“Above all things have fervent love for one another, for ‘love will cover a multitude of sins.’”1
I have always been aware of love overlooking mistakes, inadequacies, quirks, and frustrating things about others. But this verse actually addresses love covering sin. Not just the random “I forgot to put that on my calendar,” or the friend that chews loudly. But sin—the things that hurt us, that separate us from God, that make it hard for us to love or forgive others, the things we know we could do better but aren’t really trying.
Let me tell you how this spoke to me, with my husband, my kids, my loved ones. In each of these wonderful people, I could identify things that are wrong—shortcomings, faults, and yes, sins. And of course, this goes both ways, and they absolutely can do the same with me! But sometimes I feel so little grace for them, and sometimes, I might even feel justified in my stance. I don’t want to compromise, to allow evil into our lives—but, really, who can be held to such a standard?
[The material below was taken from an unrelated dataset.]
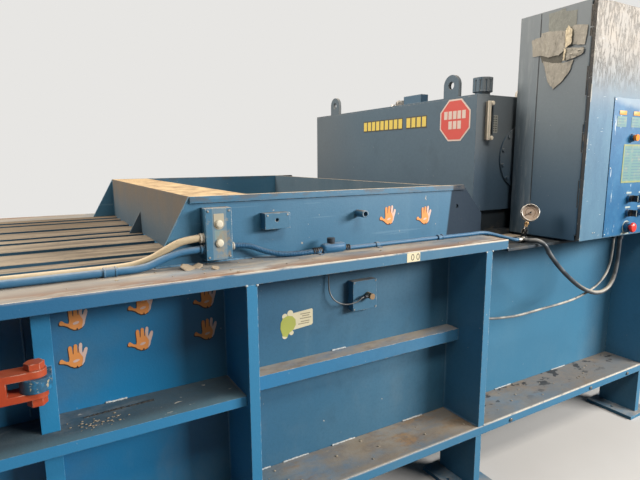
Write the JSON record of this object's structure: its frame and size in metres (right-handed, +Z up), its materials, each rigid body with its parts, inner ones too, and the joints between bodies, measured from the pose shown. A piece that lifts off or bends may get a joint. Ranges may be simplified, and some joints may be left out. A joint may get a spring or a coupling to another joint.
{
  "type": "horizontal baler",
  "caption": "Horizontal closed-door baler with a feed hopper, ram, oil tank, motor and control cabinet on a welded plate frame, worn blue paint.",
  "frame": {"origin": "on the floor, at the centre of the middle legs' outer anchor holes, under the centre of the feed opening", "axes": "+X along the machine from the end door towards the ram end, +Y from the controls' side to the far side, +Z up"},
  "size_m": [3.999, 2.445, 2.3],
  "materials": {
    "paint": "satin",
    "dusty_paint": "matte",
    "dark_paint": "satin",
    "orange_paint": "satin",
    "steel": "brushed",
    "gauge_case": "satin",
    "black_plastic": "matte",
    "pale_panel": "satin",
    "amber_plastic": "gloss",
    "red_plastic": "gloss",
    "black_rubber": "matte",
    "grey_jacket": "satin"
  },
  "bodies": {
    "machine": {"floor_frame": "paint", "side_walls": "paint", "side_rails": "paint", "side_ledges": "paint", "side_posts": "paint", "latch_post": "paint", "side_shelves": "paint", "legs": "paint", "top_plate": "paint", "deck_slats": "dusty_paint", "door_header": "paint", "shear_beam": "paint", "shear_blade": "steel", "hopper_sides": "paint", "hopper_end_walls": "paint", "rear_plate": "paint", "guide_strips": "steel", "cylinder_barrel": "dark_paint", "cylinder_gland": "steel", "cylinder_pin": "steel", "hinge_brackets": "paint", "latch_bolt": "orange_paint", "tank_base": "paint", "tank": "paint", "tank_lid": "paint", "cleanout_cover": "paint", "tank_fittings": "paint", "motor": "dark_paint", "pump": "dark_paint", "cabinet_shell": "paint", "cabinet_hinge_pin": "steel", "cabinet_panel": "pale_panel", "wall_boxes": "paint", "pressure_gauge": "gauge_case", "conduit_runs": "dusty_paint", "conduit_fittings": "paint", "pressure_hose": "black_rubber", "control_cable": "grey_jacket", "sensor_lead": "black_rubber"},
    "ram": {"ram_body": "paint", "ram_knife": "steel", "piston_rod": "steel"},
    "end_door": {"bale_door": "paint", "door_frame": "paint", "latch_keeper": "paint"},
    "turnbuckle": {"latch_fork": "orange_paint"},
    "sleeve": {"latch_sleeve": "orange_paint"},
    "draw_rod": {"latch_rod": "steel"},
    "t_head": {"latch_head": "orange_paint"},
    "cap": {"filler_cap": "paint"},
    "rotor": {"motor_rotor": "steel"},
    "cabinet_leaf": {"cabinet_door": "paint", "control_plate": "paint", "door_gasket": "black_rubber"},
    "handle": {"cabinet_handle": "black_plastic"},
    "amber": {"amber_button": "amber_plastic"},
    "selector_a": {"selector_upper": "black_plastic"},
    "selector_b": {"selector_lower": "black_plastic"},
    "stop": {"stop_button": "red_plastic"},
    "needle": {"gauge_needle": "black_plastic"}
  },
  "joints": [
    {"name": "ram_slide", "type": "slide", "parent": "machine", "child": "ram", "axis": [-1, 0, 0], "range_m": [0, 1.15]},
    {"name": "door_hinge", "type": "hinge", "parent": "machine", "child": "end_door", "pos_m": [-1.83, 1.07, 0.8], "axis": [0, 0, -1], "range_deg": [0, 110]},
    {"name": "latch_swing", "type": "hinge", "parent": "machine", "child": "turnbuckle", "pos_m": [-1.211, -1.08, 0.977], "axis": [0, 0, 1], "range_deg": [0, 100]},
    {"name": "sleeve_turn", "type": "hinge", "parent": "turnbuckle", "child": "sleeve", "pos_m": [-1.5, -1.08, 0.977], "axis": [-1, 0, 0], "range_deg": [0, 1200]},
    {"name": "rod_travel", "type": "slide", "parent": "turnbuckle", "child": "draw_rod", "axis": [-1, 0, 0], "range_m": [0, 0.02]},
    {"name": "head_turn", "type": "hinge", "parent": "draw_rod", "child": "t_head", "pos_m": [-1.845, -1.08, 0.977], "axis": [1, 0, 0], "range_deg": [0, 90]},
    {"name": "cap_turn", "type": "hinge", "parent": "machine", "child": "cap", "pos_m": [0.905, -0.755, 1.95], "axis": [0, 0, 1], "range_deg": [0, 90]},
    {"name": "motor_spin", "type": "hinge", "parent": "machine", "child": "rotor", "pos_m": [1.74, -0.4, 1.377], "axis": [0, 1, 0], "continuous": true},
    {"name": "cabinet_door_hinge", "type": "hinge", "parent": "machine", "child": "cabinet_leaf", "pos_m": [1.072, -1.218, 1.75], "axis": [0, 0, -1], "range_deg": [0, 110]},
    {"name": "cabinet_handle_turn", "type": "hinge", "parent": "cabinet_leaf", "child": "handle", "pos_m": [1.717, -1.243, 1.75], "axis": [0, 1, 0], "range_deg": [0, 90]},
    {"name": "amber_press", "type": "slide", "parent": "cabinet_leaf", "child": "amber", "axis": [0, 1, 0], "range_m": [0, 0.005], "stiffness_N_per_m": 400},
    {"name": "selector_upper_turn", "type": "hinge", "parent": "cabinet_leaf", "child": "selector_a", "pos_m": [1.462, -1.243, 1.39], "axis": [0, 1, 0], "range_deg": [0, 90]},
    {"name": "selector_lower_turn", "type": "hinge", "parent": "cabinet_leaf", "child": "selector_b", "pos_m": [1.462, -1.243, 1.316], "axis": [0, 1, 0], "range_deg": [0, 90]},
    {"name": "stop_press", "type": "slide", "parent": "cabinet_leaf", "child": "stop", "axis": [0, 1, 0], "range_m": [0, 0.006], "stiffness_N_per_m": 600},
    {"name": "needle_turn", "type": "hinge", "parent": "machine", "child": "needle", "pos_m": [0.9354, -1.06, 1.32857], "axis": [0.6686, 0.7071, -0.2302], "range_deg": [0, 270]}
  ],
  "couplings": [
    {"joint": "rod_travel", "follows": "sleeve_turn", "m_per_rad": 0.00095}
  ]
}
This is a hard concept for me to express, because I feel like it’s all too easy to consistently fall on one extreme or the other—either “all grace,” which sometimes does flirt with compromise and acceptance of sin, or “all truth,” which leads me to being harsh and judgmental, unlike how Jesus would be. The reality is that both these extremes affect our usefulness to God and our relationship with others.
The balance is a place where truth can be exalted as it should be, but grace can be given, as it also should be. God’s Word provides a guide for life—and it can certainly change someone’s life—but I don’t have the ability to make anyone righteous, and that’s not my job. My job is to have love, which God’s Word says covers a multitude of sins.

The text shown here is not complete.